1968年。日本で初めて高さ100メートルを超す超高層ビル「霞が関ビル」が誕生した。以来十数年、世界貿易センタービル(浜松町)、京王プラザホテル(新宿)、サンシャイン60(池袋)、新宿副都心開発──。超高層ビル計画の中心にはいつも台湾生まれの建築家・郭茂林(かく・もりん)がいた。
郭は日本統治時代の台湾に生まれ、日本へ移住。高度成長期に数々のプロジェクトで指揮をとった。台湾でも多くの高層ビル建設や都市開発計画を手がけ、90歳直前の2010年、故郷への旅に出る。日本と台湾で建築に生涯を捧げた郭の旅に、ドキュメンタリー映画「空を拓く 建築家・郭茂林という男」のカメラが同行する。

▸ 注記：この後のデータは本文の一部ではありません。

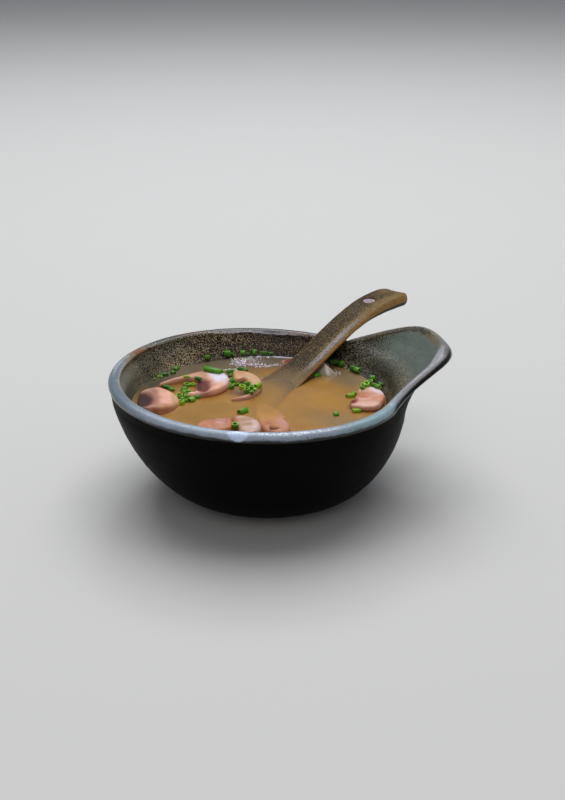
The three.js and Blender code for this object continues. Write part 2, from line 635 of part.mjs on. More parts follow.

デビュー作「台湾人生」(2010)でも、日本統治時代に教育を受けた台湾"日本語世代"を追った酒井充子監督。「日本人であることとはどういうことか。台湾の日本語世代に気付かされた」と語る。
台湾時代の郭さんを知る「通知表」
──郭さんの第一印象を教えてください。
「かわいらしい人」ですね。「台湾人生」を観た人に「こんな人がいる」と紹介されたのが初対面だったのですが、霞が関ビル、副都心、サンシャインを作った人と聞き、どんな人かなと思っていました。でも逢ったらすごくお茶目だった。当時で88、89歳ぐらいでしょうか。郭さんには、人を引き付ける魅力がありましたね。
──撮影では郭さんの最晩年を追っていますが、取材ではどんな苦労がありましたか?
「郭さんの台湾への旅」(2010年)の前に、台湾に住んでいた当時の話を集中的に聞きました。でも、戦後の日本での仕事については、ほとんど聞けずにいて...。そんなとき、台湾の母校で当時の通知表を見せてもらえることができました。台湾では戦後、日本時代の物の多くが捨てられましたが、郭さんの母校では、当時の校長先生が屋根裏に日本時代の資料を隠しておいてくれたみたいです。本当に、幸運でした。